Provided data:
--*--
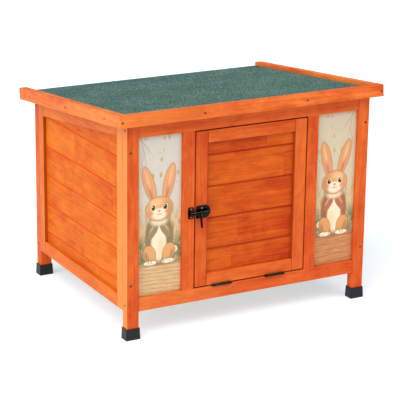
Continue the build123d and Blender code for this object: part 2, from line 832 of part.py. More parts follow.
--*--
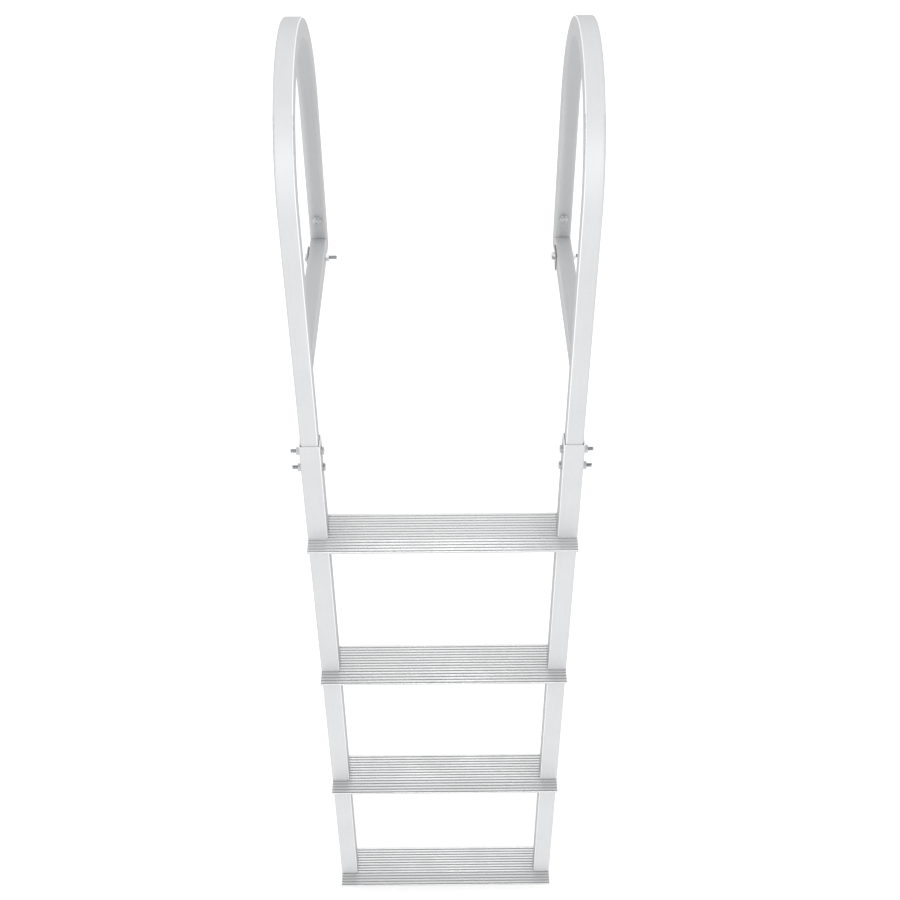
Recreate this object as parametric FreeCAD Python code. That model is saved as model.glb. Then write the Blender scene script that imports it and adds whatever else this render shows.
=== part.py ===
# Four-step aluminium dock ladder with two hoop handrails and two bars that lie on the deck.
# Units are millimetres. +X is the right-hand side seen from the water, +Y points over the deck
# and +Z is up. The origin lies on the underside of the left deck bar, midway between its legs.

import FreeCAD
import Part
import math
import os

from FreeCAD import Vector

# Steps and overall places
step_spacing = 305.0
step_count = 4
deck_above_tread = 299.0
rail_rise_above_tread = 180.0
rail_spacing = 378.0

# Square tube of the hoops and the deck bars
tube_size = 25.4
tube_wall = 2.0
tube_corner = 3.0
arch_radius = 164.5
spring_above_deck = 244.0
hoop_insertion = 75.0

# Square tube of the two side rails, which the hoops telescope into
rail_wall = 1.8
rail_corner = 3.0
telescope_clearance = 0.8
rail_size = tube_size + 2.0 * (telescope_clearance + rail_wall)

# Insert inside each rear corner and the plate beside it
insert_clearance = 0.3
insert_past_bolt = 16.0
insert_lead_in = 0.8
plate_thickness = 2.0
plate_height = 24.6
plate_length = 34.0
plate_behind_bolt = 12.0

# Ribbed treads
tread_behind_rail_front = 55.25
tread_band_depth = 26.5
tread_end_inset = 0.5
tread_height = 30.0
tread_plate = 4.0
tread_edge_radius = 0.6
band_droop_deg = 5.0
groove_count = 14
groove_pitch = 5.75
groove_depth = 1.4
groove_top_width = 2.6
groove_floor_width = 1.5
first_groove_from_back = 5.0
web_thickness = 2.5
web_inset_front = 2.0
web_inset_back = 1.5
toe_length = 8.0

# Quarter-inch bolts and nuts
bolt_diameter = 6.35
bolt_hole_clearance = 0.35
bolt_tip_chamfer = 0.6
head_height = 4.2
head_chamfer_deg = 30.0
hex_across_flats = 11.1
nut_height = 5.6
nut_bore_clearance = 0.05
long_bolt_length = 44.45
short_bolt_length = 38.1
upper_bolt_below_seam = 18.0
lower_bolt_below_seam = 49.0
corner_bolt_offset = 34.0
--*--
Short task: Copy out every line that includes the word "code".

Output for this task:
Continue the build123d and Blender code for this object: part 2, from line 832 of part.py. More parts follow.
Recreate this object as parametric FreeCAD Python code. That model is saved as model.glb. Then write the Blender scene script that imports it and adds whatever else this render shows.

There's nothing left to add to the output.